Do you prefer powerboating or sailing? There are more debates about this than there are stars in the sky. On one hand, you could say that the true measure of a sailor is someone that can bend the wind to their will in order to navigate to where they want. Those with the opposing view might counter with the argument that it is awfully hard to pull a water skier using only a mainsail and a jib for propulsion.
The reality is that there isn’t a clear winner in this contest. Sailboats perform one function while powerboats perform another, and the truth is that ‘boating’ includes both powerboats and sailboats.
In the same way, there really isn’t a contest between surface mount parts and through hole parts on a circuit board. Although some passive components may share values, for the most part, each type of component serves a different function and the majority of PCBs will end up with a mixture of both types. Worth noting are some manufacturing differences between the two, though. Let’s take a closer look at the differences between SMT vs through hole components, and find out which one may be better than the other.
SMT vs Through Hole Parts: Why the Difference?
When printed circuit boards first became a staple in the production of electronics, through hole parts were the only components that were available for use. As time went on, however, surface mount technology (SMT) parts slowly became more popular until they eventually became the dominant component package style used on PCBs today. There are a number of reasons for the popularity of SMT parts now including:
- Size: Without the need for a lead to poke down through a drilled hole, a SMT part is by default a smaller part. This makes it much more attractive to designers who are trying to fit more circuitry onto smaller board sizes in today’s electronics.
- Expense: Since a SMT part is by default a smaller part, it is also less expensive to manufacture. This makes SMT parts more cost effective than their through hole counterparts.
- Availability: With SMT parts being smaller and less expensive, they have mostly replaced their through hole counterparts. This is especially true with passive parts like resistors and capacitors where the SMT component package is often the only option anymore.
- Electrical Performance: Smaller parts have less distance for electrical signals to travel through which lowers the signals flight time. This makes SMT components the better performers electrically than their through hole counterparts.
With these reasons it would be tempting to think that all PCB components should be surface mount parts. There are however, some very good reasons why through hole parts are still used in the assembly of circuit boards:
- Power: For components that are used in high power circuits, SMT packages are not a good option. High power parts often have more metal in them making it more difficult for surface mount soldering techniques to achieve a good solder joint. Additionally, the larger sizes of power parts often require the more robust mechanical connection of a through hole for high voltages, thermal, and mechanical stability.
- Strength: Components such as connectors, switches, or other interface parts need the strength that is provided from the leads being soldered into a drilled hole. The constant physical stress that the parts go through from normal use could eventually break an SMT solder joint.
- Availability: Some components, especially those larger parts used in high power applications, simply aren’t available yet in a true SMT equivalent.

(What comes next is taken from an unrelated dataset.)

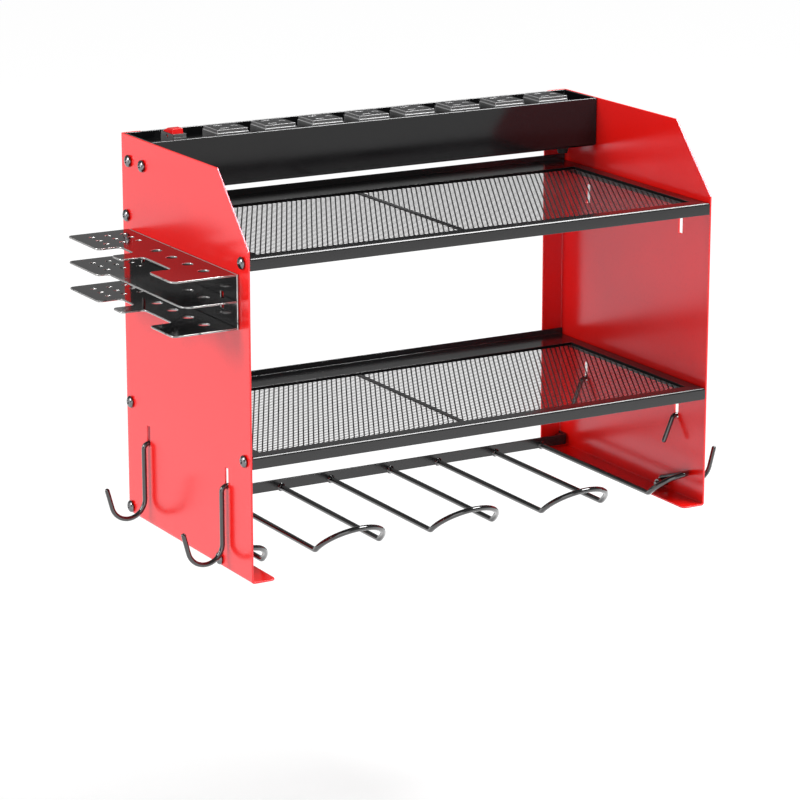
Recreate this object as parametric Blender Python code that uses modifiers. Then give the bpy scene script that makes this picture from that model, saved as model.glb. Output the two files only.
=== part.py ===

These are the major reasons why components are divided between SMT and through hole packages. These two packages also affect how a printed circuit board is manufactured.
Manufacturing Pros and Cons
There are two different ways that printed circuit boards have their components soldered onto them; wave solder and solder reflow. Although there can be exceptions, through hole components are usually wave soldered and SMT components are usually solder reflowed. After the through hole components are inserted into their drilled holes, the circuit board is run through a molten wave of solder that wicks up into the hole around the lead and forms a solid solder joint.
For SMT parts, solder paste is applied to the pads of the parts allowing the leads of the component to be held in place. The circuit board is then run through an oven which causes the solder paste to reflow and form a solid solder joint between the leads and the pads. For circuit boards with both through hole and SMT on them, a mixture of the two methods is required. In some cases, portions of the board are masked off to go through the wave solder while in other cases the through hole parts may be manually soldered.
The SMT assembly line is typically both faster and less expensive. The automated pick and place machines can reliably handle a variety of components during one run, while the through hole parts are often manually inserted by hand. The reflow ovens simply reflow the solder paste that has already been applied to the SMT pads, while the through hole parts have to be run over a wave of solder. This wave has to be continually supplied from a temperature-regulated source of molten solder, which is a more costly process than the SMT parts going through solder reflow.
Who Is the Winner?
Based on the manufacturing processes, it would be easy to say that SMT components are the best choice to use on your printed circuit board design. But that simply isn’t the case. The truth is that both of these component package styles are important. Although most passive and integrated circuits will come in an SMT package, it is still important to use standard through hole parts for your connectors, switches, and other mechanical or power parts. Additionally, there are legacy boards that are still being produced that have to have older through hole parts used in order to satisfy the copy exactly requirements.
Although SMT components are less expensive, smaller, and better performers, the world of circuit board design and manufacturing has not seen the end of through hole components. These robust parts are going to be with us for a long time, and for very good reasons. The important part for you is to choose the right part for your specific application. Your next choice is just as important: you need to use a PCBA manufacturer that has the experience and facilities to expertly manufacture both types of component packages. You need to know that all of the components on your board are soldered into place with good solid solder joints to ensure the greatest level of quality for your board.